So a lot of people have an older home with a small service (60A-120A) which typically means that you have to piggy-back onto an existing circuit, like your dryer or oven. So you buy something like a Dryer Buddy (Dryer Buddy Plus AUTO – BSA Electronics) or something similar to take care of the issue of tripping your breaker. But now your car doesn’t charge if your dryer is on.
Question: Would anyone be interested in a device that regulates the car charging level so that it’s always charging some amount, even if your appliance is on?
So if your dryer current draw is like 15A on a 30A circuit, your car can still charge the remaining 8-10A or so. You could hook up a current clamp to the dryer and talk to EVSE to regulate the power draw.

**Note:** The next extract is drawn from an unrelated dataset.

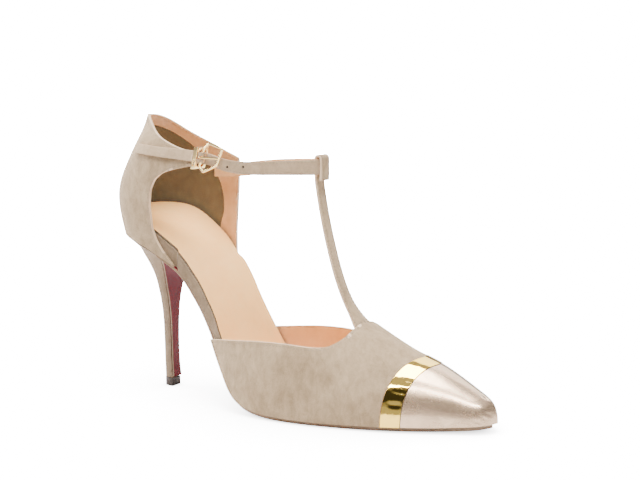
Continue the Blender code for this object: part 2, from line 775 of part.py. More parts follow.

Power draws at variable amounts so trying to regulate 2 different units on the same circuit to optimize draw is pretty scary. (A dryer draws X during tumble but X+Y during heating in an electric dryer)
The left over amperage is so minimal that you could just use a normal 110 plug during those times.
Dryer buddy is safe, who’s doing drying at 1am? That’s the best time to charge your car.
Drying is roughly 1 hr of the day. So you are trying to save what? 6 miles of charge? When then translates to 3miles of charge after splitting the amperage.
I agree. I had our electrician install a 14-50 NEMA plug (6gage wire, 50 amp breaker) in our garage yesterday. Then plugged in the ChargePoint ESVE.
Now, we just need a BEV.
Our VW ID.4 is “scheduled” for June 2022.
CharlesRs:
I think you may get a level 2 charger as the [charging speed is around 5 to 7 times higher]) than level 1. Nowadays, there are many EV charger available and it seems we can look at some e-commerce stores.
It looks good. But what’s the actual charging time? Can the EV be fully charged within 2 hours? I know it depends on the battery capacity, yet I wish to know the ballpark figure. Thanks.
Agreed it’s slow, but you could still support a decent commute assuming to charge 14h x 5 weekdays and 22h x 2 weekends. That’s roughly 400mi/wk or a 20k mile year of commuting. We only charge our Bolt once a week on the weekend at 110V and have never had to use a faster charger since this is not our road-trip car.
Guess the point I try to make to people considering BEVs for the first one is full charge time on 110v is irrelevant. It’s really if it can support your driving habits in commuting situations and I would think it can for most people.
I’d get a charger if I owned, but as a renter (car and house) I do just fine on 110v. Others facing an expense panel upgrade for a charger should also take a close look of charging at 110v can be sufficient.
There was a discussion that popped up today on the 4xe FB group regarding someone that was having an arc flash issue going on with his Jeep while charging. A very unsafe situation if legit. He had the same unheard of issue come up on a second 4xe that seemed to persist.
Turns out he is using a Mustart brand EVSE, commonly sold on Amazon. There are a handful of other threads in the 4xe community talking about melted charging ports. They all appear to also be using the Mustart brand EVSE. Diving deeper, it turns out this is a common problem across multiple EV brands with the Mustart brand EVSEs.
Wallbox user here for past 15 months. No complaints at all. I get 40 amps consistently and the app allows me to set charge timing preferences. If the $1k includes the materials and labor for a NEMA 14-50, it’s a no brainer.